Dalam konteks sejarah, peran perempuan   Muslim telah lama terabaikan. Padahal, mereka memiliki posisi penting  seperti sebagai penyair dan penulis literatur, sebagai ahli studi Islam,  kiprah mereka dalam bidang ekonomi dan pendidikan, serta peran penting  mereka dalam mendidik anak. Para Muslimah bahkan banyak yang menjadi  relawan, seperti di rumah sakit, madrasah, dan masih banyak lagi. Jihad  pembaruan oleh para perempuan harus terus diupayakan sebagai bagian  dari bentuk perjuangan untuk mendefinisikan kembali, serta memperbarui  visi Islam di masa mendatang. Jika pembuatan aturan-aturan baru tak melibatkan perempuan dan hanya laki-laki semata, sementara perempuan  menjadi bagian penting dari objek yang dibebani aturan tersebut, maka  tak ada kewajiban sama sekali bagi perempuan untuk menjalankan  aturan-aturan itu. Artinya, para perempuan memiliki hak dan kewajiban untuk terlibat dalam perjuangan, memimpin sejumlah aktivitas  keagamaan, bahkan dapat juga terlibat dalam merekonstruksi  pikiran-pikiran umat Islam. Seperti memperbarui pemahaman-pemahaman lama  tentang Alquran dan ajaran-ajarannya agar Islam dapat dipraktikan secara egaliter dan memihak. Dengan demikian, pemberdayaan perempuan di ranah sosial dan politik akan sekaligus melemahkan suatu rezim keulamaan yang sering dianggap “otoriter” dalam agama, yang umumnya sering didominasi oleh laki-laki  beserta tafsir-tafsir misoginisnya. Sebab, pemberdayaan perempuan di ranah politik, akan mengangkat sejumlah perempuan ke kekuasaan untuk mewakili sesama perempuan.

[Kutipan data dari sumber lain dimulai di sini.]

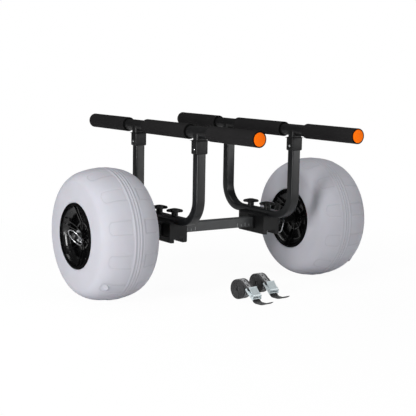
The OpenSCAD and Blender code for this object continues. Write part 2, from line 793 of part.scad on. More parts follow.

Pelanggaran terhadap hak dasar dan hak  politik perempuan memang harus benar-benar diakhiri, sebab ini juga akan  menjadi bagian dari suatu perubahan demokrasi yang lebih baik dan  sehat, hal ini meniscayakan suatu memberdayakan mayoritas perempuan  secara keseluruhan. Tak hanya soal pemberdayaan di ranah politik  atau “politik perwakilan” perempuan, pemberdayaan itu juga dapat secara  efektif dilakukan mulai dari akar rumput. Misalnya, masyarakat sipil  pada umumnya dan sektor swasta juga merupakan jalan yang sangat  signifikan untuk pemberdayaan perempuan. Soal di akar rumput ini, Heba Raouf (2000: 27) dalam On the Future of Women and Politics in the Arab Word,  menyatakan bahwa gerakan perempuan yang terlibat dalam politik resmi  berisiko dikooptasi oleh negara, dan akses ke kekuasaan, sedangkan  pemberdayaan perempuan dalam komunitas setempat, efektik dapat melangkah  ke arah publik untuk membela kepentingan mereka dan dapat memupuk demokrasi dalam semua dimensinya yang kompleks. Partisipasi perempuan di ranah politik dan publik akan membangkitkan semangat  perubahan yang progresif. Dan, kontribusi mereka, harus menjadi bagian  dari paradigma baru yang dapat menumbuhkan hubungan antara wacana dengan aktivitas sosial, budaya, agama dan hak-hak asasi perempuan.